■ WRITTEN TASK ■
Return, exactly as written, every line from the first line of the data below through the line that contains "const GAP = 0.03;".

Start of GIVEN MATERIAL

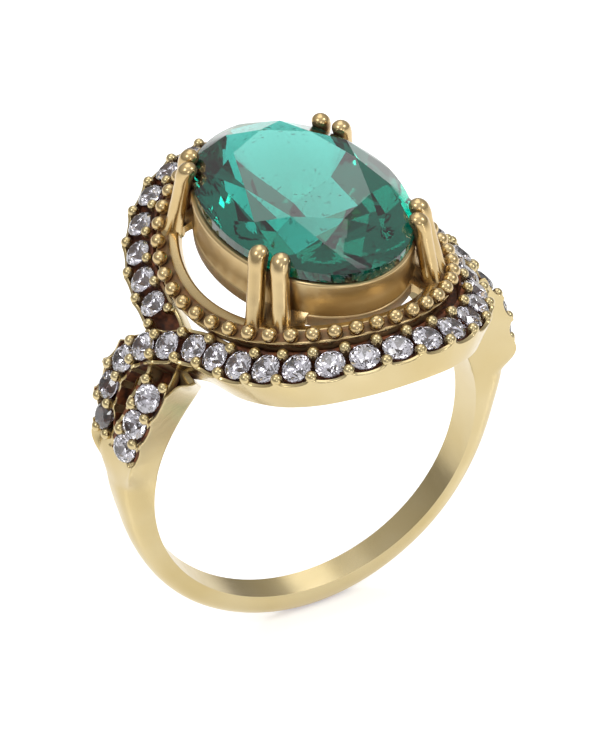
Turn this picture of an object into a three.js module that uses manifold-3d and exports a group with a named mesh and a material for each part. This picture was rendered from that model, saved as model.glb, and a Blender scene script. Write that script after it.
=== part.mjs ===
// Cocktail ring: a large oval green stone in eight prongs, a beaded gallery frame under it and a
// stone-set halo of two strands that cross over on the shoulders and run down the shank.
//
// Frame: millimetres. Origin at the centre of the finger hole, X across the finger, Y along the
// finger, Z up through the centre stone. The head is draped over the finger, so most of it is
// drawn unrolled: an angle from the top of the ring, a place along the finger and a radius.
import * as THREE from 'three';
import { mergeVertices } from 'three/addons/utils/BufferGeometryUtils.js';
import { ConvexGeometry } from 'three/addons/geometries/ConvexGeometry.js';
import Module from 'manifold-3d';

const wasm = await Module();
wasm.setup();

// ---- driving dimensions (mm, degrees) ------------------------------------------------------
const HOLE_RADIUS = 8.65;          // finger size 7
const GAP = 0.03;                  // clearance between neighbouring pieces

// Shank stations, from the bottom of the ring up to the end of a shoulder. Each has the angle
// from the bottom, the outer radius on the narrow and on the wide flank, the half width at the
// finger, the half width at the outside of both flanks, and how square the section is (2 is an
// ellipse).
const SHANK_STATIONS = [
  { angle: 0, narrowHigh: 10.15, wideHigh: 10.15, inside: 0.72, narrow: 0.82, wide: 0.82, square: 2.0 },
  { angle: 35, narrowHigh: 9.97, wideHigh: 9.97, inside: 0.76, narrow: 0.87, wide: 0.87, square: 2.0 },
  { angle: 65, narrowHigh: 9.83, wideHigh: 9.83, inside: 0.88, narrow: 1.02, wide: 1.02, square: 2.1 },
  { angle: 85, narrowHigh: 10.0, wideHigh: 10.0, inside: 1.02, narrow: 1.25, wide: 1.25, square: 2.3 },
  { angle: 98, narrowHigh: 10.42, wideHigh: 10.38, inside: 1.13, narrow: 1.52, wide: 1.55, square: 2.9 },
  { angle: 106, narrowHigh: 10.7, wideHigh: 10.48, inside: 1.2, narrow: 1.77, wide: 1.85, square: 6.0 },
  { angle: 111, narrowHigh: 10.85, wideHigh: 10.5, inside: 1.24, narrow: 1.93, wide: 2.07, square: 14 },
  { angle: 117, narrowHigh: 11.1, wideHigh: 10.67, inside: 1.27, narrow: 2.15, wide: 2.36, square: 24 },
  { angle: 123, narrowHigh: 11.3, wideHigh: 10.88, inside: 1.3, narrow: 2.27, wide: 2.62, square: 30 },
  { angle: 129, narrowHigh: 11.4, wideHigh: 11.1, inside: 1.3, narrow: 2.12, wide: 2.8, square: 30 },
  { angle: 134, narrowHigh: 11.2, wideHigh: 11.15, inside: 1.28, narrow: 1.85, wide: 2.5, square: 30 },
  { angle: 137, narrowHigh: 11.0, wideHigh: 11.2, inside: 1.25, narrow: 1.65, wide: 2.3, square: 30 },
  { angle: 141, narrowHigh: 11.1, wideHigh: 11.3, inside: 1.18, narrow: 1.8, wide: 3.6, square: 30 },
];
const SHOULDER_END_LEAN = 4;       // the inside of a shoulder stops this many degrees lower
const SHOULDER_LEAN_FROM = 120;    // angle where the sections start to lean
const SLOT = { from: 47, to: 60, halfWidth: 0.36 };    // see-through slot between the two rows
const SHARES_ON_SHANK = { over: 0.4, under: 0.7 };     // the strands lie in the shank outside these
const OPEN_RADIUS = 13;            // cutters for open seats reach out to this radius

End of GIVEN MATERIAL

■ FINAL ANSWER ■
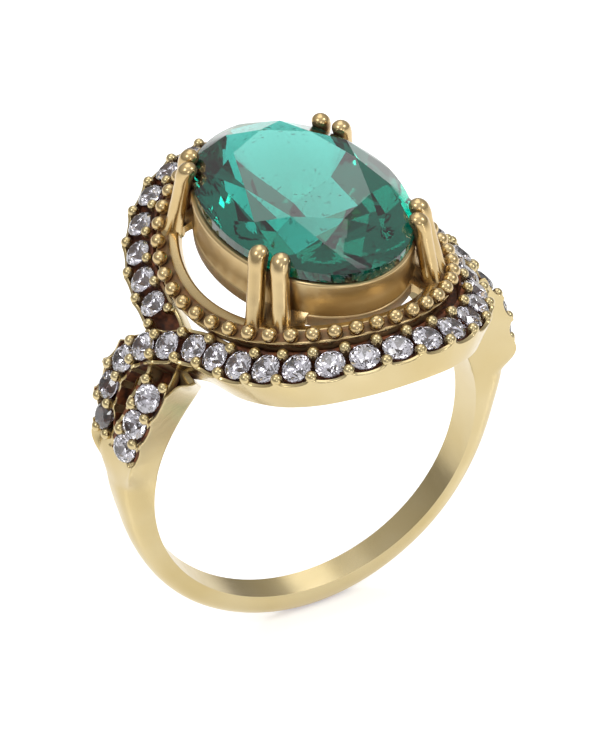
Turn this picture of an object into a three.js module that uses manifold-3d and exports a group with a named mesh and a material for each part. This picture was rendered from that model, saved as model.glb, and a Blender scene script. Write that script after it.
=== part.mjs ===
// Cocktail ring: a large oval green stone in eight prongs, a beaded gallery frame under it and a
// stone-set halo of two strands that cross over on the shoulders and run down the shank.
//
// Frame: millimetres. Origin at the centre of the finger hole, X across the finger, Y along the
// finger, Z up through the centre stone. The head is draped over the finger, so most of it is
// drawn unrolled: an angle from the top of the ring, a place along the finger and a radius.
import * as THREE from 'three';
import { mergeVertices } from 'three/addons/utils/BufferGeometryUtils.js';
import { ConvexGeometry } from 'three/addons/geometries/ConvexGeometry.js';
import Module from 'manifold-3d';

const wasm = await Module();
wasm.setup();

// ---- driving dimensions (mm, degrees) ------------------------------------------------------
const HOLE_RADIUS = 8.65;          // finger size 7
const GAP = 0.03;                  // clearance between neighbouring pieces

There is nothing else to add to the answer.